■ **What to do**:
Repeat only the lines from the one containing "material = tissue_material()" through the one containing "for node in", exactly as written, both ends included.

********************

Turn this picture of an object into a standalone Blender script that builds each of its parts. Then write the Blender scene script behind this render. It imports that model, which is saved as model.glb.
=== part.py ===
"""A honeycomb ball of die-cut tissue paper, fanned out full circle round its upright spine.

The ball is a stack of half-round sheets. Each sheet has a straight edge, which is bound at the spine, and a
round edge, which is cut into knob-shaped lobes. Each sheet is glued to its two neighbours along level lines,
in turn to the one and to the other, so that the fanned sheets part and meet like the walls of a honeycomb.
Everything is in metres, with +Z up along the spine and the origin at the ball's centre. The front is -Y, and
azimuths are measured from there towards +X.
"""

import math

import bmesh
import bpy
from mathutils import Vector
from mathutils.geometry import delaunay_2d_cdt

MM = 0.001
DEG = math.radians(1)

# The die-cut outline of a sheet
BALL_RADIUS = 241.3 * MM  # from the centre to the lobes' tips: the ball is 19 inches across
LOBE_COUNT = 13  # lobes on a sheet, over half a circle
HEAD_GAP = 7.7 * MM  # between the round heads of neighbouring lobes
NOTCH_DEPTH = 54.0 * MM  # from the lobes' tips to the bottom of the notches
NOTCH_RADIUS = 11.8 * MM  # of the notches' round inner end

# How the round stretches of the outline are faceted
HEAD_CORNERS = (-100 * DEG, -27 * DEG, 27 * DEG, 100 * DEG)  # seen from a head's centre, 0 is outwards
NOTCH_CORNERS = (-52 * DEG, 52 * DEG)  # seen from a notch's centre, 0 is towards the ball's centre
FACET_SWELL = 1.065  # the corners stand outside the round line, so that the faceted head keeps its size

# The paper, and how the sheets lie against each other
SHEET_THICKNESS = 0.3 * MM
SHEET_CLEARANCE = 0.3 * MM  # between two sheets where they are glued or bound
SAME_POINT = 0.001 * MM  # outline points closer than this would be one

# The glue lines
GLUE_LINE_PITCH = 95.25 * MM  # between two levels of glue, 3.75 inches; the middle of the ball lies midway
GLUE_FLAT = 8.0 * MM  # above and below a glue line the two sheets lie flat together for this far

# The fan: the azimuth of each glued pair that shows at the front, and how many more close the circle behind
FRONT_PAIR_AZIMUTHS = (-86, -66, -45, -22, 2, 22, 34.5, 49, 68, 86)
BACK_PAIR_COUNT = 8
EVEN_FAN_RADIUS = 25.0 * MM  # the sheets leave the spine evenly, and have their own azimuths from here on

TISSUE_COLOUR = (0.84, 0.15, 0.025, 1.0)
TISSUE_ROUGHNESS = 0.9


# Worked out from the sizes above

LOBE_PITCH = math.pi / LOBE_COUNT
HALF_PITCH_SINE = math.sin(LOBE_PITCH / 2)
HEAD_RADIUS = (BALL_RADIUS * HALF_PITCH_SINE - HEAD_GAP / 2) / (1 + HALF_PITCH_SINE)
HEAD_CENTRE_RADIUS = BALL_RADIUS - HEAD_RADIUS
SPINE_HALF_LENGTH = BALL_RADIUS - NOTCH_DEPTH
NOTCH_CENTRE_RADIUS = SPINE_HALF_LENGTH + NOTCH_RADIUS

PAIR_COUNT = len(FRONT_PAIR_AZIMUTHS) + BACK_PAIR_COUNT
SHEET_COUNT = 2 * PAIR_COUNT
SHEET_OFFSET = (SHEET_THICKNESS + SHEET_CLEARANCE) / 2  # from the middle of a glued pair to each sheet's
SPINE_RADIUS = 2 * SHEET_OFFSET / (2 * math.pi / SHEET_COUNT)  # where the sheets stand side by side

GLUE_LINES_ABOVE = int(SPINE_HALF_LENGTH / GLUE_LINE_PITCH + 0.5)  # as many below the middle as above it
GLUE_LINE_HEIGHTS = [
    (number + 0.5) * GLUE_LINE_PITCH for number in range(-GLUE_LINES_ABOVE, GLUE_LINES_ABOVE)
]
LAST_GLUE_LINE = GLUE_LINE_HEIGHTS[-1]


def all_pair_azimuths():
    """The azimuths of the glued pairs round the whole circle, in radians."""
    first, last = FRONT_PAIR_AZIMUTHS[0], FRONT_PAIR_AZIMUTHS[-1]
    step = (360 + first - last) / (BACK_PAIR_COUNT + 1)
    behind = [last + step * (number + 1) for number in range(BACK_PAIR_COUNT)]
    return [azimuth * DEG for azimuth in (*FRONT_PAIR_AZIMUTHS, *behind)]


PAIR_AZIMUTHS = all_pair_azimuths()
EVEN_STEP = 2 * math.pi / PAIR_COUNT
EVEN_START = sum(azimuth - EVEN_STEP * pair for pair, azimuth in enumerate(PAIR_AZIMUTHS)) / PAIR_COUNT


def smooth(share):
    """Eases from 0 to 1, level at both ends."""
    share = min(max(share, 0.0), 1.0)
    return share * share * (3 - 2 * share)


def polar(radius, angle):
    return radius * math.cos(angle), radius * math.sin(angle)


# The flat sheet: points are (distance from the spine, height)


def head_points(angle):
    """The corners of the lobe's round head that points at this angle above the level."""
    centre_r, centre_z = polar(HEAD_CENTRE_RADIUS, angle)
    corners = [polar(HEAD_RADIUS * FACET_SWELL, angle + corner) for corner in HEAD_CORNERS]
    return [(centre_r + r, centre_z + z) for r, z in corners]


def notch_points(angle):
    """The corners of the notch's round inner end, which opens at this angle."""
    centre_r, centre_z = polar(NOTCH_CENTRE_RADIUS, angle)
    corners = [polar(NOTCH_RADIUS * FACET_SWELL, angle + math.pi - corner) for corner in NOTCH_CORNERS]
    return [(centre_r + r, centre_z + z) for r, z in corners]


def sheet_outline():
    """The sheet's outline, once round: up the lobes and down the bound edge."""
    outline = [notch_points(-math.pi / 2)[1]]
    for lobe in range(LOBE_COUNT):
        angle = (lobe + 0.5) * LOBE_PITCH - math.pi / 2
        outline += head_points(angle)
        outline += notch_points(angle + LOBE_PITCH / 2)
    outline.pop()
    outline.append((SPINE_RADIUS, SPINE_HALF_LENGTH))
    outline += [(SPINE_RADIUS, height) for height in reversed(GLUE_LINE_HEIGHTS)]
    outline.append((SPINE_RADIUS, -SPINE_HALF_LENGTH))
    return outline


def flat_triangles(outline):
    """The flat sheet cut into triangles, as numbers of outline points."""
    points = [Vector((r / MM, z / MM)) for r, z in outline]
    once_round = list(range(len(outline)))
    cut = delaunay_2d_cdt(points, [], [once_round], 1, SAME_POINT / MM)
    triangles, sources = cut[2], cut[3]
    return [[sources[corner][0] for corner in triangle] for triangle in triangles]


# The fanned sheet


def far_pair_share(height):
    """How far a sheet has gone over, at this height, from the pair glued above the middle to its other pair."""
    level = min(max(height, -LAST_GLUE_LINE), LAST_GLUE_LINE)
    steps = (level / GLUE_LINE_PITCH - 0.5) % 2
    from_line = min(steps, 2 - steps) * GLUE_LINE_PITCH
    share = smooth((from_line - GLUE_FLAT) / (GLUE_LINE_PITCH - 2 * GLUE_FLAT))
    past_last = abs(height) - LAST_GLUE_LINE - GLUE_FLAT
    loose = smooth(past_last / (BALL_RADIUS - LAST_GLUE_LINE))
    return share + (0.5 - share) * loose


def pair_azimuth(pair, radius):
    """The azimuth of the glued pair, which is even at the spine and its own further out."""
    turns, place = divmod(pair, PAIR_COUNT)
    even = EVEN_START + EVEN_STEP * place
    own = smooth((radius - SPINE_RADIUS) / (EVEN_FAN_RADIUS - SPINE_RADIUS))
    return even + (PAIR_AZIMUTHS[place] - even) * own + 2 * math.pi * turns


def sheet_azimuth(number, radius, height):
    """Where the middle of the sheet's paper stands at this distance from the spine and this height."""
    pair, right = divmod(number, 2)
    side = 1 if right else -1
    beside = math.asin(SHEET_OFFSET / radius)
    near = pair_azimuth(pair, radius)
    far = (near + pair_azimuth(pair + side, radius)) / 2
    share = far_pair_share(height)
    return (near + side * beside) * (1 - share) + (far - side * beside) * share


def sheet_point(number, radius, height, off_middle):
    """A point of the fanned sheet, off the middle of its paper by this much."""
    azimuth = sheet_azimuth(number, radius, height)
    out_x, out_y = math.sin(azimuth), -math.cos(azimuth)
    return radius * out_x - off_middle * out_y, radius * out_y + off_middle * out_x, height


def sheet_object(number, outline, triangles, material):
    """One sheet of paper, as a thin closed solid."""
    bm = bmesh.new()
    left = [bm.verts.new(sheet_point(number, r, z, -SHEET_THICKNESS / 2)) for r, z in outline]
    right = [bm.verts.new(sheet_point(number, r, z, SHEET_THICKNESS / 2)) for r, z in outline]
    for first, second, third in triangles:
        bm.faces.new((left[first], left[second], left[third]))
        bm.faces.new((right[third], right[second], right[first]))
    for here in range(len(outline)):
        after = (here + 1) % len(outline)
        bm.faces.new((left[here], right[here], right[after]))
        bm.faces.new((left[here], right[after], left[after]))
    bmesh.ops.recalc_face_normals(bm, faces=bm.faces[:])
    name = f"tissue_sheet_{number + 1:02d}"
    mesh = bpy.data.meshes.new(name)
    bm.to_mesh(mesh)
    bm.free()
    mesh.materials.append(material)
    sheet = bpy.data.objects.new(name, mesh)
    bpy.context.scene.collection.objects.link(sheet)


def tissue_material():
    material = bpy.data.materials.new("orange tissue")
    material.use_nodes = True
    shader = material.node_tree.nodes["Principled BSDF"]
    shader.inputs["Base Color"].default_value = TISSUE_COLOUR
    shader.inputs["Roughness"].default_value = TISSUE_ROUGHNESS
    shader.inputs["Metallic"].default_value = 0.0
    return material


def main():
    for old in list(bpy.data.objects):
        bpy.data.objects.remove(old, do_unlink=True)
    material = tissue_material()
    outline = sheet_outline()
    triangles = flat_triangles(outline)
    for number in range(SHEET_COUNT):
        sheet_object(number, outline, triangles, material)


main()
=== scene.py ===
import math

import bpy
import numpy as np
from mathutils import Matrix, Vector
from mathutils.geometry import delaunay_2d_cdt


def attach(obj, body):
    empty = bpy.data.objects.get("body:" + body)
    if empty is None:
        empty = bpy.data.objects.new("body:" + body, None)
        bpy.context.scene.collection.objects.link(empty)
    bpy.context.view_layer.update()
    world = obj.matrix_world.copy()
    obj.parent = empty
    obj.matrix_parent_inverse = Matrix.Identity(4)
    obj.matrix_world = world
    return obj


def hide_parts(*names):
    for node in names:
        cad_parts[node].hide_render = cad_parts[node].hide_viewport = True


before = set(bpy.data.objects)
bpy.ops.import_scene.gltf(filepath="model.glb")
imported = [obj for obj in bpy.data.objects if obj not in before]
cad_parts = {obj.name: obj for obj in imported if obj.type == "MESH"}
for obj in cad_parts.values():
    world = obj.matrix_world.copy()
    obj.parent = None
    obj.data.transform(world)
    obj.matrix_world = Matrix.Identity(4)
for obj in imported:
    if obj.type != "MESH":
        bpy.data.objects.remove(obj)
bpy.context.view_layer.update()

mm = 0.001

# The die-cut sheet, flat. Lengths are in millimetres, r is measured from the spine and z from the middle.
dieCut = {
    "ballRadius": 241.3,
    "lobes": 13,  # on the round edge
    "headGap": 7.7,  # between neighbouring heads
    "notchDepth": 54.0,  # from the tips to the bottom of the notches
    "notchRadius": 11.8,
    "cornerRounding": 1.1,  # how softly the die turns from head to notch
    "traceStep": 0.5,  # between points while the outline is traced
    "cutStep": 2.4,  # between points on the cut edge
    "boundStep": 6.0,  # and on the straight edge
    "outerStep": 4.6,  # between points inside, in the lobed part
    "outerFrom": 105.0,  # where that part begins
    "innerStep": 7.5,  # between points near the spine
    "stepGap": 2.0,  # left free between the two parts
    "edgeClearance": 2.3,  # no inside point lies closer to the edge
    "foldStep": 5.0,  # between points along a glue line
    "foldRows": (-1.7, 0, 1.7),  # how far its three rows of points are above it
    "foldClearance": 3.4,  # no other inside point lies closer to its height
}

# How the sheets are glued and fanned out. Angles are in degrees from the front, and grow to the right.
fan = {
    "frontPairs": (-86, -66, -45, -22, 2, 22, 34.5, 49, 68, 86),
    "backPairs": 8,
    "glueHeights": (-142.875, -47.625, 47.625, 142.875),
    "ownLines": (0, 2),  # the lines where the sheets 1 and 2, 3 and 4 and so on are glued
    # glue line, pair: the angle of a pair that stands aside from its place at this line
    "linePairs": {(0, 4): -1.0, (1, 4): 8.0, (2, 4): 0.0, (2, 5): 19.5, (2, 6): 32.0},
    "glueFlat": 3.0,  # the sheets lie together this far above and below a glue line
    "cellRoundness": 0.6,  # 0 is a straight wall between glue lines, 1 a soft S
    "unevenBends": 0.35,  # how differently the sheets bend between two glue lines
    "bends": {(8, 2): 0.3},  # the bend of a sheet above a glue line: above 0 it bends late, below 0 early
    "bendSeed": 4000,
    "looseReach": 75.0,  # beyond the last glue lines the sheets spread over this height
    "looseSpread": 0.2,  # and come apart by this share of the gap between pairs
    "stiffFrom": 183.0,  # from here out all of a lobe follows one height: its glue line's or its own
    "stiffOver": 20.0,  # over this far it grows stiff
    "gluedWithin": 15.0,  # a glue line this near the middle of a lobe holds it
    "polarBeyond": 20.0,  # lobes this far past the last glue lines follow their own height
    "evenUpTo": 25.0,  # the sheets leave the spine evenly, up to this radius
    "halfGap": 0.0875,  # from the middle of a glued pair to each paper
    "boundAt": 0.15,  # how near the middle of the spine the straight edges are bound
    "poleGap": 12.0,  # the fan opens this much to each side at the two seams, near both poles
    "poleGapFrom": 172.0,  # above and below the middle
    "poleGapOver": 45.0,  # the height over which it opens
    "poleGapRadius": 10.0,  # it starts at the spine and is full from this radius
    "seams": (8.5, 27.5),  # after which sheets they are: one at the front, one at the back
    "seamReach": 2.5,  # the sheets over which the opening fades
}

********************

■ **Final result**:
    material = tissue_material()
    outline = sheet_outline()
    triangles = flat_triangles(outline)
    for number in range(SHEET_COUNT):
        sheet_object(number, outline, triangles, material)


main()
=== scene.py ===
import math

import bpy
import numpy as np
from mathutils import Matrix, Vector
from mathutils.geometry import delaunay_2d_cdt


def attach(obj, body):
    empty = bpy.data.objects.get("body:" + body)
    if empty is None:
        empty = bpy.data.objects.new("body:" + body, None)
        bpy.context.scene.collection.objects.link(empty)
    bpy.context.view_layer.update()
    world = obj.matrix_world.copy()
    obj.parent = empty
    obj.matrix_parent_inverse = Matrix.Identity(4)
    obj.matrix_world = world
    return obj


def hide_parts(*names):
    for node in names:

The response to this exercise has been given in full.